Manufacturing AUTOMATION

Dick’s fireside chats: How history is really written

October 22, 2012
By Dick Morley

In July and August, I made two business trips to Australia and Austin, Texas. While there, I did the usual bookend keynotes, but by far most attendees were interested in my “fireside chats.”

The fireside chat is an interactive discussion stimulated by the audience with unfettered comments by me.
They were very interested in the history of the PLC that’s not in the history books. I told about my experiences as a machinist on the factory floor helping to pay my academic tuition. I was a member of the machinists’ union. This was helpful because I understood the culture, the society, the problem and the needs of factory floor personnel — from the operator to the production engineer.
The actual beginning of the PLC was done circa 1968. I was president of Bedford Associates doing customer automation applications. On New Year’s Day I had a terrible hangover and was, as usual, late for the next proposal. What I wanted was a generic application box that would solve 80 per cent of my automation needs. Since I had been working on these problems for several years I put them all together into a controller. I knew it could not be a computer filled with spaghetti software. The people I know on the floor wanted to make product, not lines of code. I guess we were making the first “app.”
We were very aggressive in not calling it a computer. The mean old president of Bedford Associates (me) would erase a blackboard that had standard software approaches for the user or the word computer. We had to deal with the problem and find a solution — not take a solution and find a problem.
The attributes had to be easy to use, deal with time to market and appeal to the culture of the right-brain individuals on the factory floor. It could not appeal to the academics or the classical software spaghetti crowd. We developed a specialized logic configuration called “ladder logic.” Details of this will appear further on in this column if you’re still interested. We built some units and went to a show.
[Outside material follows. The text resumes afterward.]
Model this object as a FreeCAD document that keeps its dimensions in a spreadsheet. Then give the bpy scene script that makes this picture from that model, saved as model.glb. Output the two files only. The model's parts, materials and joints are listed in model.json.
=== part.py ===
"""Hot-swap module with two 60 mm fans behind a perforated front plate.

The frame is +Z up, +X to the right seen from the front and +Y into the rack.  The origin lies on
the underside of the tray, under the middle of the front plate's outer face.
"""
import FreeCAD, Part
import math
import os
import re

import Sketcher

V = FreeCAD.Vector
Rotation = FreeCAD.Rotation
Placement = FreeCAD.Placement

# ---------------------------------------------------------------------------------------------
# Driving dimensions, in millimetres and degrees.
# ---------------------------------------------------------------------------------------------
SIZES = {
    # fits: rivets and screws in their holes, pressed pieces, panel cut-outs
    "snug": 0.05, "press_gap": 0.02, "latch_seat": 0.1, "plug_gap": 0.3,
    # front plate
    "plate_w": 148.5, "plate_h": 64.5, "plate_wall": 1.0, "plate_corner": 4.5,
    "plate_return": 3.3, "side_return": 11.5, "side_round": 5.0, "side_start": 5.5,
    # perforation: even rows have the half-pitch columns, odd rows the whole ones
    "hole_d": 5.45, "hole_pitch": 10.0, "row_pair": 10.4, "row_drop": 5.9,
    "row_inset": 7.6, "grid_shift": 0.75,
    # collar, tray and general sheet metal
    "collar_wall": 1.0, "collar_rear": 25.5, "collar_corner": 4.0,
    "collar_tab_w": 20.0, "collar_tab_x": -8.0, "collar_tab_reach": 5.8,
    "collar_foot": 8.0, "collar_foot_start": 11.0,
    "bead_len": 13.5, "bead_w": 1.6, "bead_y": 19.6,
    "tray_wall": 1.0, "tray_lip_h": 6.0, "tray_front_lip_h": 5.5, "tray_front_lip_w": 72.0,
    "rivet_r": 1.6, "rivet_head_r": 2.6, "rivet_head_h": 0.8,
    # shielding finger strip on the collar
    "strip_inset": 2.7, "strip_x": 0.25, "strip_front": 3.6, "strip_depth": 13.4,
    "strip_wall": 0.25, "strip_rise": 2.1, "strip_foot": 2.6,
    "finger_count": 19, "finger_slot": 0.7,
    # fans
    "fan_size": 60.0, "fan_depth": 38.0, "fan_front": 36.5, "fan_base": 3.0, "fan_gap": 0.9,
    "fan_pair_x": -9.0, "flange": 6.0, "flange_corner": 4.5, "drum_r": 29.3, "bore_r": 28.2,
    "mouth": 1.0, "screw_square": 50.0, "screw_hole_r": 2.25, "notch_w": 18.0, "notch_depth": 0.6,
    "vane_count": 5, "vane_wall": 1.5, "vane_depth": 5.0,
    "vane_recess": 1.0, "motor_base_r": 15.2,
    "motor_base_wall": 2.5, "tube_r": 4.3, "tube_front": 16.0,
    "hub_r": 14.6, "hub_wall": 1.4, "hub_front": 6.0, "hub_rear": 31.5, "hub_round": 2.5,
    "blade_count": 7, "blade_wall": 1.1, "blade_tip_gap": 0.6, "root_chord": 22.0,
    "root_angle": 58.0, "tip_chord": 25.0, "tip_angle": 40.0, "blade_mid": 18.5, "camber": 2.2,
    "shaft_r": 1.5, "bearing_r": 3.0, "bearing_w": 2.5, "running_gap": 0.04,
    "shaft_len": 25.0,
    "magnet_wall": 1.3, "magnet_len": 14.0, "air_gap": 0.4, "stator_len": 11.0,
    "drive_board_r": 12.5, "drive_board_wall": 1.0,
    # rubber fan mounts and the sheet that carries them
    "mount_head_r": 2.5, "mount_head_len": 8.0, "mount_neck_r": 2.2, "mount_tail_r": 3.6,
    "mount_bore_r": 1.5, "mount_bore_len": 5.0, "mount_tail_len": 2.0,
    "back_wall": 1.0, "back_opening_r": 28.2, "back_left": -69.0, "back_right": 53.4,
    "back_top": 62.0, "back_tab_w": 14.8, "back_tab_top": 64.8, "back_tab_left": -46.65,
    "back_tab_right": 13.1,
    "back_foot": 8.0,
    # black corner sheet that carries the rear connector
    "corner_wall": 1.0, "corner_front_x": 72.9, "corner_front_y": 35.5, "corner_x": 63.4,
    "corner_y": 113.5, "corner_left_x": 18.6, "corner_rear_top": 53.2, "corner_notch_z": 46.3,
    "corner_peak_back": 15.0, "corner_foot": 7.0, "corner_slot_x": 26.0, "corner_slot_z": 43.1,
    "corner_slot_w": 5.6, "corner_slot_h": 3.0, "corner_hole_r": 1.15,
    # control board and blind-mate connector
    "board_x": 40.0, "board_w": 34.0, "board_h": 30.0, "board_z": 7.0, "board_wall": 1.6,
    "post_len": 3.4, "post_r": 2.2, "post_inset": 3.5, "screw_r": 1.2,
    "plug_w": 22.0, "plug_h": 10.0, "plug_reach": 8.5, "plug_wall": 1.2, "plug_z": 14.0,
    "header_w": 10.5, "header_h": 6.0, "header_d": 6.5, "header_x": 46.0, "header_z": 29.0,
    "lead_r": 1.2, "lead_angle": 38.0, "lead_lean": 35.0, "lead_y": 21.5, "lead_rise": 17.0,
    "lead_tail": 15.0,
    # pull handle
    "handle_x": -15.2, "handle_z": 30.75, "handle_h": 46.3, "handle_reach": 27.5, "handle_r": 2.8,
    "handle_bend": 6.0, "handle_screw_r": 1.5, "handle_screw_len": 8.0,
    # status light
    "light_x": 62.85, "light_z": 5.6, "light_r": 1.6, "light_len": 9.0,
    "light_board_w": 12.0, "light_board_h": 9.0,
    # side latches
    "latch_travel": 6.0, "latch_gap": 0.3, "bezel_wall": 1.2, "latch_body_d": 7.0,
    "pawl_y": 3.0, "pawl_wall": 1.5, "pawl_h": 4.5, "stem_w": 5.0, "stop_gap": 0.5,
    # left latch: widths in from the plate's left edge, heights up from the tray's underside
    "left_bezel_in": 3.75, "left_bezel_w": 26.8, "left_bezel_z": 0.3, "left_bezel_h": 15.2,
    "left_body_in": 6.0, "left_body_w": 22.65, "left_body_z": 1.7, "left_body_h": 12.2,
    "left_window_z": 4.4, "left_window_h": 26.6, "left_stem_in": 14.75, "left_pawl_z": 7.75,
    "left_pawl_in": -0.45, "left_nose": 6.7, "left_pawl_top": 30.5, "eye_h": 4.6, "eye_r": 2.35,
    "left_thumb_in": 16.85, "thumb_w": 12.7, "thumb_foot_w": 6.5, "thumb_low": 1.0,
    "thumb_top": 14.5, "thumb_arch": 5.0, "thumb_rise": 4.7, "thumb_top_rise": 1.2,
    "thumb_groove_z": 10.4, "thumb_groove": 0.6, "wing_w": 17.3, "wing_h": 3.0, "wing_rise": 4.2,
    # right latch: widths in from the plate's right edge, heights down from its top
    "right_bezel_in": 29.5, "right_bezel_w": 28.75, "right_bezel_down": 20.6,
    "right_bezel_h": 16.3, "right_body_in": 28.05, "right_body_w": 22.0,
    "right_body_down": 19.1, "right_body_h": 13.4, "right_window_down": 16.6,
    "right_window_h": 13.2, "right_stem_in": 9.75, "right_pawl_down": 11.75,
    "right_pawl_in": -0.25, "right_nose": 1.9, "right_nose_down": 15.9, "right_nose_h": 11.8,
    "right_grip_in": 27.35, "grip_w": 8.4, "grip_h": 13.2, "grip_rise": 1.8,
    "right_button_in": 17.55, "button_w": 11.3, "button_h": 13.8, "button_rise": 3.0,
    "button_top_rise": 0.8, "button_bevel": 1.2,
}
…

The very early approach was robust hardware and classical software, but we knew that would not work. At that time, relays were the champion of automation. They use a system called ladder logic and there were immense sheets of paper covered with a ladder of symbology indicating a connection to a single coil and multiple outputs — just like on the back of every washing machine at the time. Although I resisted somewhat, I finally bought into ladder logic. I had used it often for automation myself but felt we could never sell it to classical engineering staff. We wanted ladder logic to be simplified and not solve every problem. So how many nodes should we allow the line to have? One is silly, two has no expansion capability and three, although mathematically sufficient for languages, seems stupid. So we settled on four contacts and no more.
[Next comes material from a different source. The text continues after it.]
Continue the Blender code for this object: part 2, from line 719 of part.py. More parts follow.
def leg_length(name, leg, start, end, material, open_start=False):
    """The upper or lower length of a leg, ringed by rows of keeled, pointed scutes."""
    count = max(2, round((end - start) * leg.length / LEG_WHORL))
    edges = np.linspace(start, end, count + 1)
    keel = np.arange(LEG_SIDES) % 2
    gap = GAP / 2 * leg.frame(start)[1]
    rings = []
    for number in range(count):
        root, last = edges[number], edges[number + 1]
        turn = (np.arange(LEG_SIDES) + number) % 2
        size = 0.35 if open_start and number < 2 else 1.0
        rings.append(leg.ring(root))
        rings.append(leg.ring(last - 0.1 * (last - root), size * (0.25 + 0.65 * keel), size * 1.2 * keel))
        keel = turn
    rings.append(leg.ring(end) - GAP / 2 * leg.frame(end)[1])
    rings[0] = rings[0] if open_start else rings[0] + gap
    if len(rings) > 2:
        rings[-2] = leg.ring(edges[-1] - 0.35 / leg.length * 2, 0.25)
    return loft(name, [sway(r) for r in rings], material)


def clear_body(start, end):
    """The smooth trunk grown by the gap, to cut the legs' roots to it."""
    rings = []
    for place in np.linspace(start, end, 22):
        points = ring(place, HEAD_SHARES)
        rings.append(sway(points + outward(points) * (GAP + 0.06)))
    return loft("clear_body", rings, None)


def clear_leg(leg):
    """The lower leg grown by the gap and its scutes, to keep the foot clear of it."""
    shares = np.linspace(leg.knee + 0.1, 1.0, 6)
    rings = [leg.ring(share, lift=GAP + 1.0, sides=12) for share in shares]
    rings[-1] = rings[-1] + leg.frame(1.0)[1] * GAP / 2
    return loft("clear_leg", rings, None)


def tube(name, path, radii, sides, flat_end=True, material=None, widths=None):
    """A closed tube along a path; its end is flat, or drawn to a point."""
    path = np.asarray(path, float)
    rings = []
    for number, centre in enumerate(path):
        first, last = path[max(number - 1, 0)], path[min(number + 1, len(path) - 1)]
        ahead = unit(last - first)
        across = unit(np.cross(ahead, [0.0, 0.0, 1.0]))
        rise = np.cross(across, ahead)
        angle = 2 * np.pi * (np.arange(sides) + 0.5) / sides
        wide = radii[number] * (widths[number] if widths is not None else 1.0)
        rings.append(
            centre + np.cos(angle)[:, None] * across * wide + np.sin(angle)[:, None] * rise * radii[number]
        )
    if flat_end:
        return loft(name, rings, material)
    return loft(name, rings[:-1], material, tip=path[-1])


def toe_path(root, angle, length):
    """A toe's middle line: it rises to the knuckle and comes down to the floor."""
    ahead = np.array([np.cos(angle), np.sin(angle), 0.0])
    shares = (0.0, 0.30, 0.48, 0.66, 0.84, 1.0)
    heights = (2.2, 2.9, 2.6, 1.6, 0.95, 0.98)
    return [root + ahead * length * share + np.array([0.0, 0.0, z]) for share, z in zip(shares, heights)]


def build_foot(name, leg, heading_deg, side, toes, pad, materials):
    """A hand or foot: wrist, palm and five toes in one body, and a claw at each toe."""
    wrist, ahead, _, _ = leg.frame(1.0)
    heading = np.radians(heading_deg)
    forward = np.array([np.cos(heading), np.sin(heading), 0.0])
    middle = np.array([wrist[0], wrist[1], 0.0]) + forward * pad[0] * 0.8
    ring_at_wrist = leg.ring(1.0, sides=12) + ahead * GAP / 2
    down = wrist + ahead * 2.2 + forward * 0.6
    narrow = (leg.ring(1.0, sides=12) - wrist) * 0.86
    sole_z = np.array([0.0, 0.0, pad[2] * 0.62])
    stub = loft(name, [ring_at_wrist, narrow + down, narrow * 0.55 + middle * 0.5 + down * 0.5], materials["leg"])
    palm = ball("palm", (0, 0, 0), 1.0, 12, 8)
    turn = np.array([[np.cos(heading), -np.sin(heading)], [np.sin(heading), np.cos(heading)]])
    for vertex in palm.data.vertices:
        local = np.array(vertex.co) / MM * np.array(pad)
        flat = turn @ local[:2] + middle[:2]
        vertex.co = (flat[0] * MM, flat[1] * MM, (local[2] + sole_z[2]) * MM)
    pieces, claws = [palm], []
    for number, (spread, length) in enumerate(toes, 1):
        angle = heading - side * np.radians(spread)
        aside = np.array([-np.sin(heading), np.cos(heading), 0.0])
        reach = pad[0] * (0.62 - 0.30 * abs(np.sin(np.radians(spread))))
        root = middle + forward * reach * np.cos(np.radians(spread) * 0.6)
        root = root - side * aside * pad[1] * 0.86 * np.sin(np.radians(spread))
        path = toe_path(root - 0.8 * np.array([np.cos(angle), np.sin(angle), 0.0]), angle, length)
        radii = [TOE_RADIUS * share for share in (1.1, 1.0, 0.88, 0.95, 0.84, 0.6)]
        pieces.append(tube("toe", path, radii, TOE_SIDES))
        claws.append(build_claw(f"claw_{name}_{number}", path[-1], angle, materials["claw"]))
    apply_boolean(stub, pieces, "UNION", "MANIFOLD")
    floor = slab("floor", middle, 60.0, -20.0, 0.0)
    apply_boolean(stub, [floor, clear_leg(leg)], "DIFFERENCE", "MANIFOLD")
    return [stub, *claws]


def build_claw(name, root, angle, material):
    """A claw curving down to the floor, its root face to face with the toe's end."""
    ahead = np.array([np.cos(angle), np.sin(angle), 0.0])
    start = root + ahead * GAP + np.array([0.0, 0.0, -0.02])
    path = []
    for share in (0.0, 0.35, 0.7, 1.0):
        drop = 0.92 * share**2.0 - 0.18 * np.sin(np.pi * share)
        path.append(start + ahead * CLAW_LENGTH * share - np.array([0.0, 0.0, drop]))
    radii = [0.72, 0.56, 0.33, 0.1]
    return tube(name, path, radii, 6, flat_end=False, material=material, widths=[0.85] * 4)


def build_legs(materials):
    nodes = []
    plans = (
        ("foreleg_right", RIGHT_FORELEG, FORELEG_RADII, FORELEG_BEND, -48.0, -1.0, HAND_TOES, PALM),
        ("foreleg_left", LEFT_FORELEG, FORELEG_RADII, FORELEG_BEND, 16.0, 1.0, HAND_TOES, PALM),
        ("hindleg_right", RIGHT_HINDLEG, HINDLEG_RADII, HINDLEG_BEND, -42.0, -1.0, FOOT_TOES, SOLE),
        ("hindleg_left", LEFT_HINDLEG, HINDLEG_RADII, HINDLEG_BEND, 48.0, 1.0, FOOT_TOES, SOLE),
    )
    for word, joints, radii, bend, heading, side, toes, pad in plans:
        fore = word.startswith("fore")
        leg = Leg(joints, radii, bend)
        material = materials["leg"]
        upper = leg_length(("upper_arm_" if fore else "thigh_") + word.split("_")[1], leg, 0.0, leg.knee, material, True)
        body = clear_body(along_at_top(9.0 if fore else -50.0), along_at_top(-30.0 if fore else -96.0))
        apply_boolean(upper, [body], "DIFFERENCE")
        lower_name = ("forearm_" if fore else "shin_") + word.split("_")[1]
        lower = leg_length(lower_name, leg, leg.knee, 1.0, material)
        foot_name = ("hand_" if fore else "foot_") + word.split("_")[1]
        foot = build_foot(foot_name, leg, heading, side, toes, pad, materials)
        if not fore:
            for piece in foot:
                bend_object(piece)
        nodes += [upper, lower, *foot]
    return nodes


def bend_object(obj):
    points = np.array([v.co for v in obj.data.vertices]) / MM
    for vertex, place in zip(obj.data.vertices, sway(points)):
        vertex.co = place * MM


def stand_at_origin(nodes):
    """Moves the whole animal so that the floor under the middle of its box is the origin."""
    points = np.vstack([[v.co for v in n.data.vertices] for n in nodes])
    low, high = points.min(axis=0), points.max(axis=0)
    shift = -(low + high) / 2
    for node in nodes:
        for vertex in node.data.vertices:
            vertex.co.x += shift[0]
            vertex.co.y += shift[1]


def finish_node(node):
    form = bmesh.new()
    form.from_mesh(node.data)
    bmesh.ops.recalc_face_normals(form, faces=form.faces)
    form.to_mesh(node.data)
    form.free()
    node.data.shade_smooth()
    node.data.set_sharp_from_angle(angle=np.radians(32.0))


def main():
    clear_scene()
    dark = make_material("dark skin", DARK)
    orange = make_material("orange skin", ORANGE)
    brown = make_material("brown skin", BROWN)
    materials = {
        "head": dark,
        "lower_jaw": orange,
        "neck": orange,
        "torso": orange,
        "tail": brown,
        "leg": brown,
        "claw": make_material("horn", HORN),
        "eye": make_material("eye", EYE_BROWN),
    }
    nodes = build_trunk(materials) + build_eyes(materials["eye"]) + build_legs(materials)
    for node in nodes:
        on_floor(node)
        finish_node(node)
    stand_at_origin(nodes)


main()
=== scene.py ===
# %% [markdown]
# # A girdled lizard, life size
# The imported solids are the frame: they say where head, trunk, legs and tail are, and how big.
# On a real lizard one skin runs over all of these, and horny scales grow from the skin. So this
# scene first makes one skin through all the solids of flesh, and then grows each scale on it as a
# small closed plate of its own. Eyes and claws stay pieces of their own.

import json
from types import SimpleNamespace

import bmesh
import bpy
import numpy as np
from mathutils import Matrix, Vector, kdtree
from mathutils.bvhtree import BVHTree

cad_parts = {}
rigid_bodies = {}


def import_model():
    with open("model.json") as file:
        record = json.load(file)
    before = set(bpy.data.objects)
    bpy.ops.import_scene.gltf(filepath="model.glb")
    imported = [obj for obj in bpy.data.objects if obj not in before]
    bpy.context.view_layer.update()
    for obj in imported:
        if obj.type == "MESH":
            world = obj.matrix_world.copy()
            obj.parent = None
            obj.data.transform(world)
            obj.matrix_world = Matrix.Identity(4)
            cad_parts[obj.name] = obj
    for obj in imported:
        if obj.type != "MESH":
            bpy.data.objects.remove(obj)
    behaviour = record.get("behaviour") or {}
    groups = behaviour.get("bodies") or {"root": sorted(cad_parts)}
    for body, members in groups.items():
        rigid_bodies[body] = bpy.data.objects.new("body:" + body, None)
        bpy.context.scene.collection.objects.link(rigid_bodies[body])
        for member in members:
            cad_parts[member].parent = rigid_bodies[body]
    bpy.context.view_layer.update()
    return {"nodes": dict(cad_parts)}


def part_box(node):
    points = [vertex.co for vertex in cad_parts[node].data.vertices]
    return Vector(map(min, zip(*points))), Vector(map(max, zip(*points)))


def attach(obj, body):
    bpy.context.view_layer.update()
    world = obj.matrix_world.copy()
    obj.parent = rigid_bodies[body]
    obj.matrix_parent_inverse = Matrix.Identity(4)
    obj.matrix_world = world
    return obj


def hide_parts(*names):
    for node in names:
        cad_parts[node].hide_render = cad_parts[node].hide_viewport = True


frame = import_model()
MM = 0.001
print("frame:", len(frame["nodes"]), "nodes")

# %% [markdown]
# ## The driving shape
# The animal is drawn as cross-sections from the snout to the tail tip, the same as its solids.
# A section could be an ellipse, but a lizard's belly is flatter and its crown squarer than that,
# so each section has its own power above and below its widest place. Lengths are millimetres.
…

Ladder logic has interesting characteristics. It has no cross-modulation products. It is a “come from” philosophy and not a “go to” approach. Essentially each line of code can reference the data generated by another line without interacting.
The reason that ladder logic is powerful is because it allows for a shorter time-to-market product. When we used classical computers and relays, a model change in the automotive automation applications took six to nine months. With PLC and ladder logic it took two to three months. We could charge for value, not costs. We could barely keep up with production in the early days. Over time, our revenue increased and our market share slipped as others got into the act.
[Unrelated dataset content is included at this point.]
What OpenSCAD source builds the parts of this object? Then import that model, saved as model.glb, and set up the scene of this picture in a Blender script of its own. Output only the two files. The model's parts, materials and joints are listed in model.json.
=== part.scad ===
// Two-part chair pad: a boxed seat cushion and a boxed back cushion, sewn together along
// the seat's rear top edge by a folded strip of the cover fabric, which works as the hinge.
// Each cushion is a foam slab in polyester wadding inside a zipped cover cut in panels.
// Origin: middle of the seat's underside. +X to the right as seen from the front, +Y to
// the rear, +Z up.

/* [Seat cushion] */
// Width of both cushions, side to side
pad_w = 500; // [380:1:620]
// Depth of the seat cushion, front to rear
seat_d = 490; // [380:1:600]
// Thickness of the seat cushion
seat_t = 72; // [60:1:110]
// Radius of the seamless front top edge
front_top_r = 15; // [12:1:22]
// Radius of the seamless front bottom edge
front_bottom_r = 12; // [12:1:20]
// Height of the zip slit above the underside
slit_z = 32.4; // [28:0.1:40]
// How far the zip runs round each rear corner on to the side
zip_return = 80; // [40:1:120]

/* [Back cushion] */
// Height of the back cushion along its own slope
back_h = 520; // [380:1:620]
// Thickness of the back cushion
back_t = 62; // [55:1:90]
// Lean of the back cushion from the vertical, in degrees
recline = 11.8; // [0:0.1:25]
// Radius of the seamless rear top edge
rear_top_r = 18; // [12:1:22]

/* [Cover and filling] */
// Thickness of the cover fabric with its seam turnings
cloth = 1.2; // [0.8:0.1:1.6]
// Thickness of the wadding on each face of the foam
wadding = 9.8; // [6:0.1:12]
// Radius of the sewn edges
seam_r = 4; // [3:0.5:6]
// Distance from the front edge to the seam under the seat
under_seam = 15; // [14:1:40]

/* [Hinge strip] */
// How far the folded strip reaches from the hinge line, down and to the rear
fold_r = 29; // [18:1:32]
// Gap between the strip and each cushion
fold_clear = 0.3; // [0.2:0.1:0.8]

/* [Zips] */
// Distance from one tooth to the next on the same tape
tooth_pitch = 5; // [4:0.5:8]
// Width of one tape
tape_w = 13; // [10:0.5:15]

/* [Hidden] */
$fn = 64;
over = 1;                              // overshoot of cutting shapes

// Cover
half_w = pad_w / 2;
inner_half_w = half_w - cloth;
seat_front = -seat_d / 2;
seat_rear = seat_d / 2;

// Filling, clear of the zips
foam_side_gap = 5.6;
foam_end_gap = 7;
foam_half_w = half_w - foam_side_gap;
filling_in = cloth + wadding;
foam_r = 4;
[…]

Some errors are in Wikipedia and other historical descriptions. Why the unit’s approach was successful is not covered on a valuation basis. We did not respond to a GE proposal. There’s a lot more to this story, but I’ll stop now except for a closing note.
I guess I am the oldest geek in town. My hearing, my teeth, my eyes and my legs all have limited value. I was a wee bit late getting out of bed to make the airplane out of Manchester for my Houston talk and could not find my hearing aids. Egads. I had to go anyway. I got a second banana volunteer to help me handle questions from the audience, especially for the fireside chat. I did find an app for a hearing aid on my iPad but it was too big to put in my pocket. But since it was an app, my banana could load the aid app into Siri with some wiring and some coaching since I don’t have an Apple smart phone. We got the smart phone to act as a pocket hearing aid with reasonable success.
Walt Boyes stood on the podium with me to help with audience interaction. He forgot to turn off the phone. Midway through the session we heard some wonderful rock music, which was his incoming ring. It was loud, and I didn’t know how to shut it off. We fixed it and got applause from the audience for being the ultimate geeks.